Together with chronology and the accretion of the Movement whose time had come, music is what start to finish unites black and white, young and old, spirit and flesh and film. Many color interviews dot the work, with the rank and file as well as the famous, but from the first “it was the music that gave us the will, the courage to go on.”

Harry Belafonte puts it at once, “You can cage the singer but not the song,” bookended by MLK’s funeral cortege and Samuel Billy Kyles’s “You can kill the dreamer, but you absolutely cannot kill the dream.” For slaves and oppressed, song was communication, solidarity, inspiration, hope, and for Civil Rights workers and marchers it came to the fore again with realization that what some had considered dead-and-well-buried was, in fact, vital and energizing “in the words of the old Negro spiritual.”

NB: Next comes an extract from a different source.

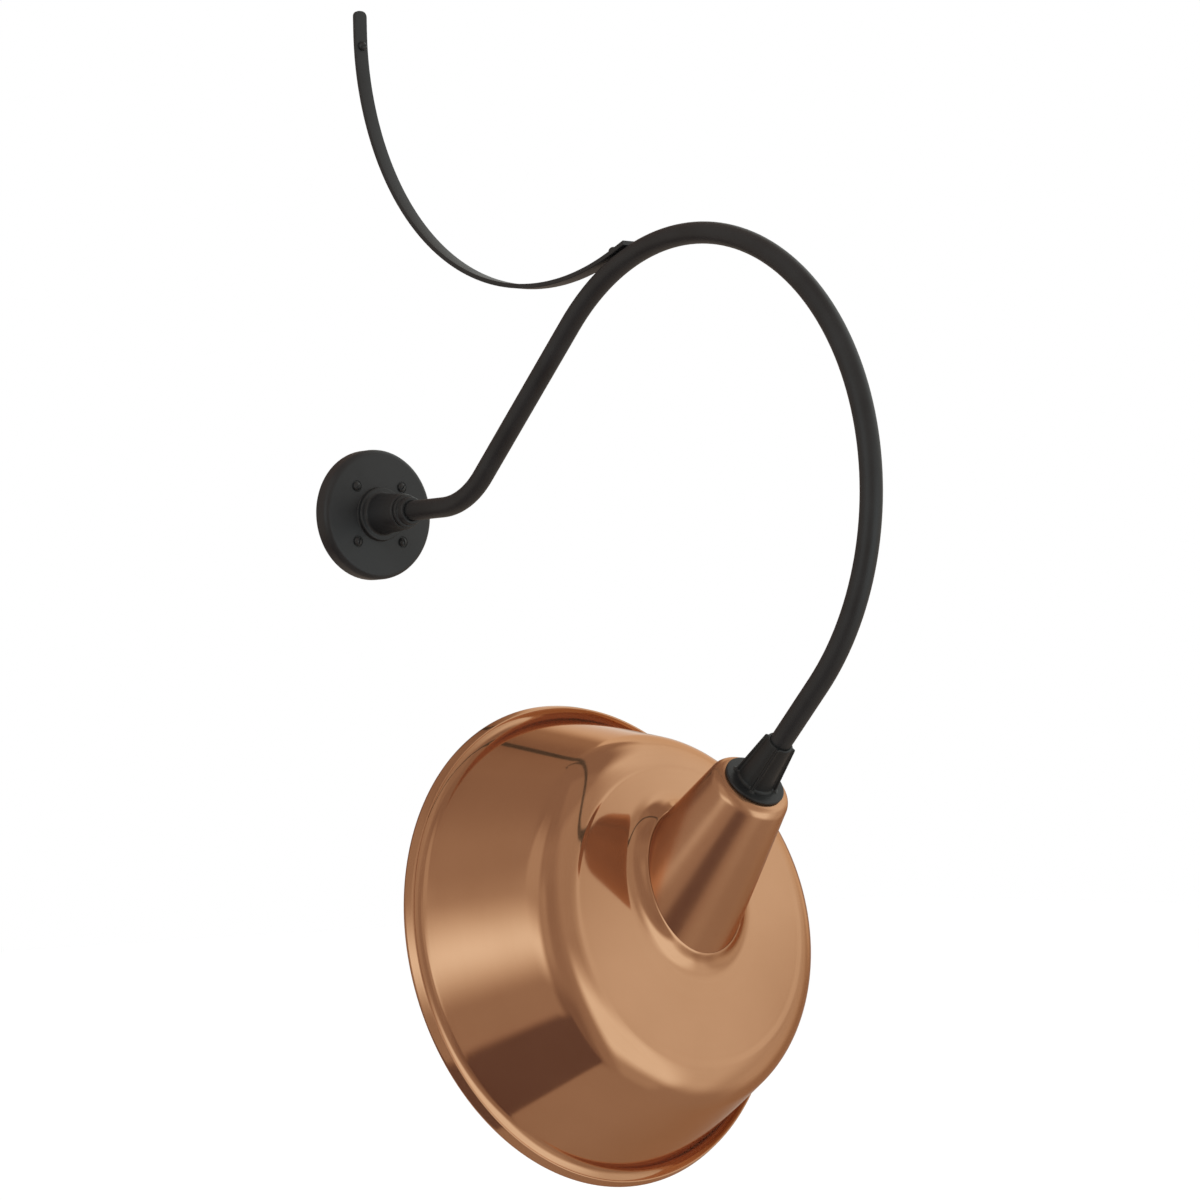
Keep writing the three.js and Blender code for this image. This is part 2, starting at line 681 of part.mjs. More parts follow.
// The raised collar round the neck as a plug. Its crest is level, and its foot follows the dome
function raisedSolid(drop, widthShare, depth) {
  const ring = (share, rise, below) => Array.from({ length: neckSides }, (_, i) => {
    const angle = i / neckSides * 2 * Math.PI;
    const [x, y] = neckCrossing(angle, raisedHeight * rise);
    const centre = neckOffsetWidth + raisedHeight * rise * Math.tan(lean);
    const distance = Math.hypot(x, y - centre);
    const grow = 1 + share * raisedWidth * widthShare / distance;
    const [outX, outY] = [x * grow, centre + (y - centre) * grow];
    const dome = domeHeight(Math.hypot(outX, outY));
    return [outX, outY, THREE.MathUtils.lerp(dome, shadeHeight + raisedHeight, rise) - below];
  });
  const rings = [ring(...raisedShares[0], drop + depth)];
  raisedShares.forEach(([share, rise]) => rings.push(ring(share, rise, drop)));
  return solidOf(lofted(rings));
}

// A closed skin over rings of equally many points, with a fan over each end
function lofted(rings) {
  const count = rings[0].length;
  const middle = (ring) => [0, 1, 2].map((axis) => ring.reduce((sum, p) => sum + p[axis], 0) / count);
  const points = [...rings.flat(), middle(rings[0]), middle(rings.at(-1))];
  const [low, high] = [points.length - 2, points.length - 1];
  const index = [];
  for (let i = 0; i < count; i += 1) {
    const next = (i + 1) % count;
    index.push(low, next, i);
    for (let j = 0; j + 1 < rings.length; j += 1) {
      const [a, b, c, d] = [j * count + i, j * count + next, (j + 1) * count + next, (j + 1) * count + i];
      index.push(a, b, c, a, c, d);
    }
    index.push(high, (rings.length - 1) * count + i, (rings.length - 1) * count + next);
  }
  const geometry = new THREE.BufferGeometry();
  geometry.setAttribute('position', new THREE.Float32BufferAttribute(points.flat(), 3));
  geometry.setIndex(index);
  return geometry;
}

piece('shade', shadeGeometry(), copper, shadeGroup);

// Neck: a cone that closes in a rounded shoulder under the flange, with a skirt inside the shade
function neckGeometry() {
  const slope = neckSeatAngle * degree;
  const side = Math.atan(1 / neckTaperShare);
  const seat = [neckSeatDiameter / 2, -clearance];
  const cornerRadius = (neckRadius(seat[1]) + neckTaperShare * Math.tan(slope) * -seat[0])
    / (1 - neckTaperShare * Math.tan(slope));
  const corner = [cornerRadius, seat[1] - (cornerRadius - seat[0]) * Math.tan(slope)];
  const trim = neckShoulderRadius * Math.tan((side - slope) / 2);
  const arcStart = [corner[0] + trim * Math.cos(side), corner[1] - trim * Math.sin(side)];
  const arcCentre = [
    arcStart[0] - neckShoulderRadius * Math.sin(side),
    arcStart[1] - neckShoulderRadius * Math.cos(side),
  ];
  const fromAngle = rightAngle - side / degree;
  const toAngle = rightAngle - neckSeatAngle;
  const shoulder = (inset) => arc(...arcCentre, neckShoulderRadius - inset, fromAngle, toAngle, 5);
  const seatHole = hubSpigotDiameter / 2 + clearance * 2;
  const end = -neckHeight - neckFootLength;
  const wall = sheetThickness / Math.sin(side);
  const cone = turned([
    [neckRadius(end) - wall, end], [neckRadius(end), end],
    ...shoulder(0), seat, [seatHole, seat[1]],
    [seatHole, seat[1] - sheetThickness], [seat[0], seat[1] - sheetThickness],
    ...shoulder(sheetThickness).reverse(),
  ], neckSides);
  const drop = sheetThickness + clearance * 1.5;
  const below = raisedSolid(drop + sheetThickness / 2, 1, shadeHeight);
  const bore = turned([
    [0, end], [neckRadius(end) - wall, end],
    [neckRadius(-neckShoulderRadius) - wall, -neckShoulderRadius], [0, -neckShoulderRadius],
  ], neckSides);
  const skirt = raisedSolid(drop, skirtWidthShare, sheetThickness * 4)
    .subtract(raisedSolid(drop + sheetThickness, skirtHollowShare, sheetThickness * 8));
  const toNeck = shadePlace.elements;
  return geometryOf(solidOf(cone).subtract(below.transform(toNeck))
    .add(skirt.transform(toNeck))
    .subtract(solidOf(bore)));
}

piece('neck', neckGeometry(), copper, shadeSide);

// Lock nut, stem and lamp holder
const nutTop = -sheetThickness - clearance * 2;
piece('neck_lock_nut', turned([
  [hubSpigotDiameter / 2 + clearance, nutTop - lockNutHeight], [lockNutDiameter / 2, nutTop - lockNutHeight],
  [lockNutDiameter / 2, nutTop], [hubSpigotDiameter / 2 + clearance, nutTop],
], roundSides), steel, fixture);

const stemTop = hubFlangeThickness - clearance;
const stemEnd = stemTop - stemLength;
piece('holder_stem', turned([
  [stemBoreDiameter / 2, stemEnd], [stemDiameter / 2, stemEnd],
  [stemDiameter / 2, stemTop], [stemBoreDiameter / 2, stemTop],
], roundSides), steel, fixture);

const capTop = stemEnd - clearance;
const capEnd = capTop - capLength;
const capRadius = capDiameter / 2;
const capFaceRadius = capRadius - capWallThickness * 3;
piece('holder_cap', turned([
  [capRadius - capWallThickness, capEnd], [capRadius, capEnd], [capRadius, capTop - capWallThickness * 3],
  [capFaceRadius, capTop], [capNeckDiameter / 2, capTop], [capNeckDiameter / 2, capTop + capNeckLength],
  [stemHoleRadius, capTop + capNeckLength], [stemHoleRadius, capTop], [stemBoreDiameter / 2, capTop],
  [stemBoreDiameter / 2, capTop - capWallThickness], [capFaceRadius, capTop - capWallThickness],
  [capRadius - capWallThickness, capTop - capWallThickness * 3],
], roundSides), brass, fixture);

const holderTop = capEnd + capLength / 4;
const holderMouth = holderTop - holderLength;
const shellRadius = lampBaseDiameter / 2 + clearance * 1.5;
const shellTop = holderMouth + holderShellDepth;
const wellRadius = shellRadius + holderShellThickness + clearance;
const wellFloor = holderTop - holderFloorThickness;

function holderGeometry() {
  const solid = solidOf(turned([
    [wellRadius, holderMouth], [holderDiameter / 2, holderMouth], [holderDiameter / 2, holderTop],
    [0, holderTop], [0, wellFloor], [wellRadius, wellFloor],
  ], roundSides));
  const [radius, depth] = [terminalScrew.shank / 2 + clearance, terminalDepth + clearance];
  return geometryOf([-1, 1].reduce((body, side) => body.subtract(solidOf(
    rod(radius, holderTop - depth, holderTop + overrun, screwSides)
      .translate(side * terminalSpacing / 2, 0, 0),
  )), solid));
}

piece('holder_body', holderGeometry(), porcelain, fixture);
piece('holder_shell', turned([
  [shellRadius, holderMouth + clearance], [shellRadius + holderShellThickness, holderMouth + clearance],
  [shellRadius + holderShellThickness, shellTop], [shellRadius, shellTop],
], roundSides), brass, fixture);
const contactTop = wellFloor - clearance;
const contactFace = contactTop - holderContactHeight;
piece('holder_contact', rod(holderContactDiameter / 2, contactFace, contactTop, screwSides), brass, fixture);
const terminalGeometry = screwGeometry(terminalScrew, terminalDepth);
['a', 'b'].forEach((letter, i) => {
  const screw = piece(`terminal_screw_${letter}`, terminalGeometry.clone(), i ? steel : brass, fixture);
  screw.position.set((i * 2 - 1) * terminalSpacing / 2, 0, holderTop + clearance);
});

// Lamp: contact, threaded base and globe
const lampTop = contactFace - clearance;
const tipTop = lampTop - lampContactHeight;
const threadTop = tipTop - lampTipHeight;
const threadEnd = threadTop - lampThreadLength;
const baseEnd = threadEnd - lampSkirtLength;
piece('lamp_contact', turned([
  [0, tipTop + clearance], [lampContactDiameter / 2, tipTop + clearance],
  [lampContactDiameter / 4, lampTop], [0, lampTop],
], screwSides), brass, fixture);

function lampBaseGeometry() {
  const crest = lampBaseDiameter / 2;
  const threadRoot = crest - lampThreadDepth;
  const turns = Math.floor(lampThreadLength / lampThreadPitch);
  const thread = Array.from({ length: turns }, (_, i) => {
    const start = threadEnd + i * lampThreadPitch;
    return [[threadRoot, start], [crest, start + lampThreadPitch / 2]];
  }).flat();
  const inside = threadRoot - lampBaseThickness;
  return turned([
    [inside, baseEnd], [crest, baseEnd], ...thread, [threadRoot, threadTop],
    [lampContactDiameter / 2, tipTop], [0, tipTop],
    [0, threadTop - lampBaseThickness], [inside, threadTop - lampBaseThickness * 2],
  ], roundSides);
}

piece('lamp_base', lampBaseGeometry(), steel, fixture);

// The globe's outline from its bottom to its open throat. inset draws the inner face
function globeOutline(inset) {
  const radius = lampGlobeDiameter / 2 - inset;
  const throat = lampBaseDiameter / 2 - inset;
  const top = baseEnd - clearance;
  const middle = top - lampGlobeLength + lampGlobeDiameter / 2;
  const steps = 6;
  const shoulder = Array.from({ length: steps + 1 }, (_, i) => {
    const share = (1 + Math.cos(Math.PI * i / steps)) / 2;
    return [throat + (radius - throat) * share, middle + (top - middle) * i / steps];
  });
  return [[0, middle - radius], ...arc(0, middle, radius, -rightAngle, 0, steps).slice(1, -1), ...shoulder];
}

const globeWall = [...globeOutline(0), ...globeOutline(lampGlassThickness).reverse()];
piece('lamp_globe', turned(globeWall, roundSides), glass, fixture);

// Leads: along the arm's bore, down the stem and out to the terminals, and into the plate's cavity
fixture.updateMatrixWorld(true);

function leadGeometry(side) {
  const x = side * leadSpacing / 2;
  const inFixture = (px, py, pz) => new THREE.Vector3(px, py, pz).applyMatrix4(fixture.matrixWorld);
  const leadEnd = holderTop + clearance * 2 + terminalScrew.height + leadDiameter / 2;
  const capInside = capTop - capWallThickness - leadDiameter;
  const along = arm.getPoints(arm.steps);
  const points = [
    inFixture(side * terminalSpacing / 2, 0, leadEnd),
    inFixture(side * terminalSpacing / 4, 0, (leadEnd + capInside) / 2),
    inFixture(x * bundledShare, 0, capInside),
    inFixture(x * bundledShare, 0, (stemEnd + stemTop) / 2),
    inFixture(x * bundledShare, 0, stemTop),
    ...along.reverse().map((p) => new THREE.Vector3(x, p.y, p.z)),
    new THREE.Vector3(x, -armSetbackLength + leadDiameter, 0),
    ...jointShares.map(([across, up]) => new THREE.Vector3(
      side * bossBackDiameter * across, -armSetbackLength / 2, bossBackDiameter * up,
    )),
  ];
  const path = new LeadPath(points, false, 'centripetal');
  return swept(circleShape(leadDiameter / 2), path, points.length - 1, leadSides);
}

piece('line_lead', leadGeometry(-1), blackLead);
piece('neutral_lead', leadGeometry(1), whiteLead);

const groundSeat = cavityDepth - clearance;
const groundGeometry = screwGeometry(terminalScrew, terminalDepth / 2);
const groundScrew = piece('ground_screw', groundGeometry, greenLead, wallSide);
groundScrew.position.set(...groundPlace, groundSeat);
groundScrew.rotation.x = Math.PI;

function groundLeadGeometry() {
  const reach = groundSeat - terminalScrew.height - clearance - leadDiameter / 2;
  const r = cavityRadius - platePillarDiameter / 2;
  const path = new LeadPath(Array.from({ length: 9 }, (_, i) => {
    const angle = (i * groundLeadStepAngle - rightAngle) * degree;
    const radius = THREE.MathUtils.lerp(-groundPlace[1], r, Math.min(1, i / 4));
    const away = reach - i / 8 * groundLeadHeight;
    return new THREE.Vector3(radius * Math.cos(angle), -away, radius * Math.sin(angle));
  }));
  return swept(circleShape(leadDiameter / 2), path, 8, leadSides);
}

piece('ground_lead', groundLeadGeometry(), greenLead);

export default root;
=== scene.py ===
from math import acos, asin, atan, atan2, ceil, copysign, cos, hypot, pi, sin, sqrt, tan
import bpy
import bmesh
from mathutils import Matrix, Vector


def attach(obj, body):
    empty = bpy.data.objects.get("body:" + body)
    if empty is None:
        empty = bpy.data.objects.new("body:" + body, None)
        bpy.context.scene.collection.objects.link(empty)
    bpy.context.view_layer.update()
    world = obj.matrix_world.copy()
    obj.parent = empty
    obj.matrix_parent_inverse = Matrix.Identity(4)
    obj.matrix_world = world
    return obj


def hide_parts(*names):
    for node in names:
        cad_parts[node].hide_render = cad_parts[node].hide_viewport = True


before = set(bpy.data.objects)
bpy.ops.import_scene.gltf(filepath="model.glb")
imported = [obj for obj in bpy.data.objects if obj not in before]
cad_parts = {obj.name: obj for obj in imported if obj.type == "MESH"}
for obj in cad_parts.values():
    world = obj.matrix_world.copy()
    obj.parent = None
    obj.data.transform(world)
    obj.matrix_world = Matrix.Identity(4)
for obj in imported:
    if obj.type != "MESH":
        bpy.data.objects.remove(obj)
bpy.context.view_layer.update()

# Lengths are in millimetres until a mesh is made. The wall is the plane Y = 0, the room lies
# towards -Y, and +Z is up.
MM = 0.001
RAD = pi / 180
MERGE = 1e-4

CLEAR = 0.3
SHEET = 1.2

PLATE_RADIUS = 69.85
PLATE_FACE = 19.5
PLATE_WALL = 4.5
PLATE_CAVITY_RADIUS = 57.85
PLATE_SCREW_SPACING = 59
PLATE_SEAT_FLOOR_RADIUS = 5.9
PLATE_SEAT_MOUTH_RADIUS = 6.6
PLATE_SEAT_DEPTH = 0.5
PLATE_HOLE_RADIUS = 2.4
GASKET_OUTER = 65.85
GASKET_INNER = 60.45
GASKET_THICK = 1.7
BOSS_RING_RADIUS = 28.75
BOSS_RING_HEIGHT = 5.5
BOSS_ROOT_RADIUS = 22
BOSS_FRONT_RADIUS = 19
BOSS_REACH = 66
BOSS_BACK_RADIUS = 17
BOSS_BACK_RECESS = 5

PIPE_RADIUS = 10.67
PIPE_FIT = PIPE_RADIUS + CLEAR
PIPE_CHAMFER = 0.6
BORE_RADIUS = 7.9
ARM_SETBACK = 9
ARM_FIRST_REACH = 133.4
ARM_FIRST_RADIUS = 101.6
ARM_FIRST_TURN = 43.2
ARM_RISE = 206.2
ARM_SECOND_RADIUS = 256
ARM_SECOND_TURN = 179.4
HUB_SETBACK = 74
HUB_SOCKET = 30

COLLAR_RADIUS = 17.5
COLLAR_LENGTH = 5
COLLAR_NOSE_RADIUS = 14.75
COLLAR_NOSE_LENGTH = 8

STRAP_WIDTH = 15.9
STRAP_THICK = 4.76
STRAP_EDGE = 0.9
STRAP_HEADING = 20
STRAP_BEFORE = 8
STRAP_AFTER = 13
STRAP_UPPER_RADIUS = 288
STRAP_UPPER_TURN = 14
STRAP_WALL_END = 22
STRAP_CORNER = 6
STRAP_SCREW_BELOW = 16.5
STRAP_SCREW_BEFORE = 12
STRAP_HOLE_RADIUS = 2.8

# Slotted screws: across the head, the head's height, across the shank, the slot's width
PLATE_SCREW = (9.6, 3.2, 4.2, 1.3)
STRAP_FIXING = (9.6, 5, 5, 1.4)
SMALL_SCREW = (6.4, 2, 3.4, 1)
SCREW_DOME_SHARE = 0.72
SCREW_CHAMFER = 0.3
SET_SCREW_RADIUS = 2.4
SET_SCREW_SOCKET = 1.2
SET_SCREW_SOCKET_DEPTH = 2
SET_SCREW_HOLE_RADIUS = 2.7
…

The material, 1955-68, is not different from that of King: A Filmed Record . . . Montgomery to Memphis. That excellent 1970 Mankiewicz-Lumet effort did not emphasize music, with only the audience’s rousing response to the brutal slur about blind singer Al Hibbler (also in television’s 1986 Eyes on the Prize). Soundtrack, as the title indicates, is much about the symbiosis between actions and music, while its in-color talkers are neither pretentious nor coached and their comments frequently add little-known details and even humor.

There is singing and rhythmic hand-clapping in the archival inclusions, but the bulk of it occurs in modern, color inset-interpretations of the sounds of then, in church or studio, in chorus or groups or solo, gospel or bluesy or soul, by local or world-renowned voices. Printed lyrics flash briefly, white on half-screen black, and while the packed Brooklyn BAM Rose Cinemas audience joined a bit in communion, an old follow-the-bouncing-ball would not have been a bad idea.

These modern screen interpretations are stirring, but, especially in the January 18 atmosphere, it was the news clips -- early television broadcast reportage -- along with the emotional memories of those who participated, that still have the force to move one to tears, awe and pride.

That such things unimaginably happened here, that such hatred was countered with such courage, must be restated, it seems, for each generation lest we forget where we come from and lose sight of where we still need to go. An end-shot of President Obama is true if facile, but more largely true is Julian Bond’s “ordinary people doing extraordinary things that changed the U.S., still not perfect but much better than then.”